Excessively Salty Flavor
Rinse the brisket thoroughly before cooking and consider using half water, half unsalted broth for the cooking liquid. If already cooked, simmer slices in fresh water for 10 minutes to draw out excess salt.
Vegetables Turning Muddy
Add root vegetables (potatoes, carrots) during the last 5-6 hours and cabbage during the final 3 hours. Overcooking turns vegetables to mush. For crisper vegetables, cook them separately and combine at serving.
Serving Suggestions and Variations
Serve traditional-style with mustard on the side, or try these chef-approved variations:
- Irish Pub Style: Add 1 cup Guinness beer to the cooking liquid
- Spicy Kick: Include 1-2 chopped jalapeños with the vegetables
- Smoky Version: Add 1 teaspoon liquid smoke with the cooking liquid
- Leftover Magic: Reheat slices in beef broth for corned beef hash
Frequently Asked Questions
How long does corned beef need to cook in a slow cooker?
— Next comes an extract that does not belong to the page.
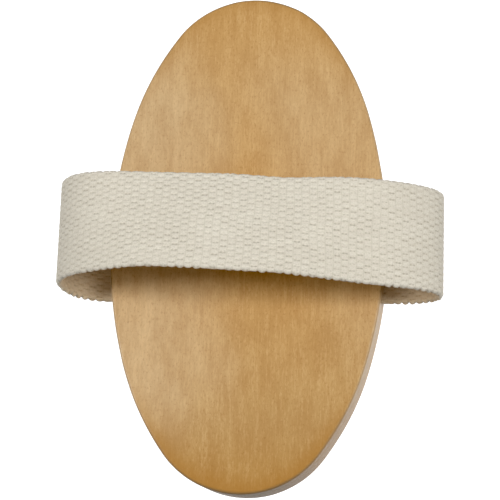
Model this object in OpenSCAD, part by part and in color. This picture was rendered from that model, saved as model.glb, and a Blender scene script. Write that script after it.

Corned beef brisket requires 8-10 hours on LOW setting for a 3-4 pound cut. Larger briskets (over 4 pounds) may need 10-12 hours. The meat is done when it reaches 190-205°F internally and pulls apart easily with a fork.
Should corned beef be cooked fat side up or down in slow cooker?
Always place corned beef fat side up in the slow cooker. As the fat renders during cooking, it bastes the meat continuously, keeping it moist and flavorful. Placing it fat side down prevents this natural basting process.
Do I need to add liquid to slow cooker corned beef?
Yes, you need about 4 cups of liquid (water, beer, or broth) to create steam and maintain moisture. The liquid should cover about half the brisket—too much liquid will boil the meat rather than slow-cook it, resulting in tougher texture.
Can you overcook corned beef in a slow cooker?
Yes, though it's difficult to overcook corned beef to the point of dryness due to its high fat content, cooking beyond 12 hours can make the texture mushy rather than tender. Check for doneness starting at 8 hours—perfect corned beef should be fork-tender but still hold its shape.